Dans le Rameau d'or, Marconis reproduit de Chastaing, outre le conte ci-dessus, Astrée (pp. 108-112) ainsi que (pp. 92-4), un discours sur la maçonnerie (qui figure également au Soleil mystique, p. 130).

La prétendue antériorité (et supériorité), évoquée par Chastaing, des rites égyptiens sur les autres rites maçonniques se base sur de délirantes légendes telles que celles exposées par Marconis dans l'Histoire abrégée de la maçonnerie qu'il publie (pp. 1-11) dans le Sanctuaire de Memphis en 1849 et dont voici quelques extraits :

(p. 3) Quant à l'initiation égyptienne, sa renommée a parcouru le monde de l'antiquité et le monde moderne : toutes les initiations furent ses filles...

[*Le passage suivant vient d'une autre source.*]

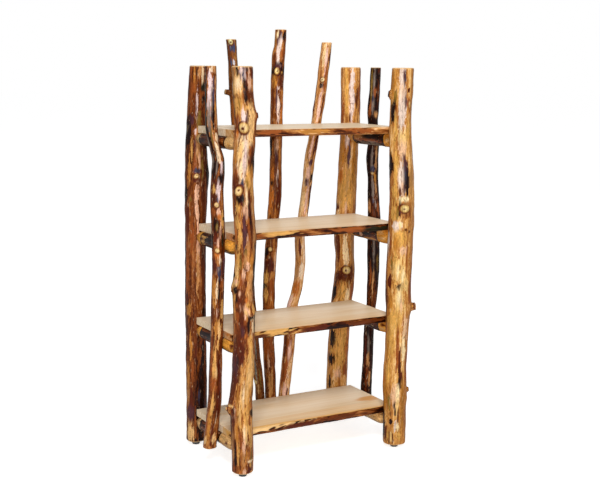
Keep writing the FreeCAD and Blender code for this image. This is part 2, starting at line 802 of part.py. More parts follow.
def nail_hole(name):
    """The hole for a glide's nail in a post's foot."""
    foot = POSTS[name].at_share(0)[0]
    start = V(foot.x, foot.y, GLIDE_THICKNESS - OVERRUN)
    depth = OVERRUN + NAIL_RECESS + NAIL_LENGTH - GLIDE_THICKNESS + SEAT_GAP
    return drill(start, UP, NAIL_RADIUS + SCREW_HOLE_CLEARANCE, depth, SCREW_SIDES)


# The whole bookcase

def build_posts():
    """The four posts with their mortises and nail holes."""
    nodes = {}
    for name, log in POSTS.items():
        solid = log.solid(POST_RIM_ROUND)
        post_side = -1 if "front" in name else 1
        for rung in RUNGS.values():
            if name.endswith(rung["side"]):
                solid = solid.cut(mortise(rung, post_side))
        nodes[name] = solid.cut(nail_hole(name))
        suffix = name[len("post_"):]
        nodes["foot_glide_" + suffix] = glide(name)
    nodes["glide_nails"] = Part.makeCompound([glide_nail(name) for name in POSTS])
    return nodes


def build_frame_and_shelves():
    """Rungs, shelves and poles, each with its seats and screw holes, and the screws."""
    rungs = {name: rung_solid(rung) for name, rung in RUNGS.items()}
    poles = {name: log.solid(POLE_RIM_ROUND) for name, log in POLES.items()}
    boards = {}
    shelf_screws = []
    back_screws = []
    side_screws = []
    for prefix, top in SHELF_TOPS.items():
        shelf = shelf_boards(prefix, top)
        for side, sign in (("left", -1), ("right", 1)):
            name = prefix + "_rung_" + side
            rung = RUNGS[name]
            for row, board in zip(shelf_screw_rows(rung), list(shelf)):
                tool = screw_hole(*row)
                rungs[name] = rungs[name].cut([tool, outward_tool(row, COUNTERBORE_RADIUS)])
                shelf[board] = shelf[board].cut(tool)
                shelf_screws.append(screw(*row))
            pole = "side_pole_" + side
            row = side_screw_row(pole, rung)
            tool = screw_hole(*row)
            recess = outward_tool(row, SCREW_HEAD_RADIUS + SCREW_HOLE_CLEARANCE)
            rungs[name] = rungs[name].cut([tool, recess])
            poles[pole] = poles[pole].cut([side_pole_flat(POLES[pole], rung, sign), tool])
            side_screws.append(screw(*row))
        for pole in BACK_POLES:
            row = back_screw_row(pole, top)
            tool = screw_hole(*row)
            recess = outward_tool(row, SCREW_HEAD_RADIUS + SCREW_HOLE_CLEARANCE)
            flat = back_pole_flat(POLES[pole], top)
            poles[pole] = poles[pole].cut([flat, tool, recess])
            back_board = prefix + "_back_board"
            shelf[back_board] = shelf[back_board].cut(tool)
            back_screws.append(screw(*row))
        boards.update(shelf)
    nodes = {}
    nodes.update(rungs)
    nodes.update(poles)
    nodes.update(boards)
    nodes["shelf_screws"] = Part.makeCompound(shelf_screws)
    nodes["back_pole_screws"] = Part.makeCompound(back_screws)
    nodes["side_pole_screws"] = Part.makeCompound(side_screws)
    return nodes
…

(p. 5) Mais de qui les Templiers avaient-ils reçu l’ensemble de la science maçonnique ? Des Frères d'Orient, dont le fondateur était un sage d'Egypte du nom d'Ormus, converti au christianisme par saint Marc. Ormus purifia la doctrine des Egyptiens, selon les préceptes du christianisme. Vers le même temps, les Esséniens et autres Juifs fondèrent une école de science Salomonique, qui se réunit à Ormus. Les disciples d'Ormus, jusqu'en 1118, restèrent seuls dépositaires de l'ancienne sagesse égyptienne, purifiée par le christianisme et la science Salomonique. Cette doctrine, ils la communiquèrent aux Templiers : ils étaient alors connus sous le nom dé Chevaliers de la Palestine ou Frères Rose Croix d'Orient c'est eux que le Rit de Memphis reconnait pour fondateurs immédiats.
En 1150, quatre-vingt-un d'entre eux arrivèrent en Suède, sous la conduite de Garimont, et se présentèrent à l’archevêque d'Upsal, qui reçut d'eux le dépôt des connaissances maçonniques. Ce furent ces quatre-vingt-un maçons qui établirent la maçonnerie en Europe.
Après la mort de Jacques Molay, des Templiers Écossais, devenus apostats à l'instigation du roi Robert-Bruce, se rangèrent sous les bannières d'un nouvel ordre institué par ce prince, et dans lequel les réceptions furent basées sur celles de l’Ordre du Temple. C'est là qu’il faut chercher l'origine de la Maçonnerie écossaise, et même celle des autres rits maçonniques. Les Templiers écossais furent excommuniés, en 1324, par Harminius. 
Cette date concorde avec celle qui est donnée par le F. Chereau, de la séparation des Maçons d’Édimbourg d'avec ceux de Memphis, opérée en 1322, c'est-à-dire deux ans auparavant.
Les derniers restèrent fidèles aux antiques traditions ; les autres fondèrent un nouveau rit, sous le nom d'Hérédon de Kilwinning ou d’Écosse.
Voilà donc, dès la fin du 14e siècle, deux rits existants : le Rit de Memphis ou d'Orient, et le Rit Écossais. L'un et l'autre continuèrent à se faire des partisans dans toutes les parties de l'Europe.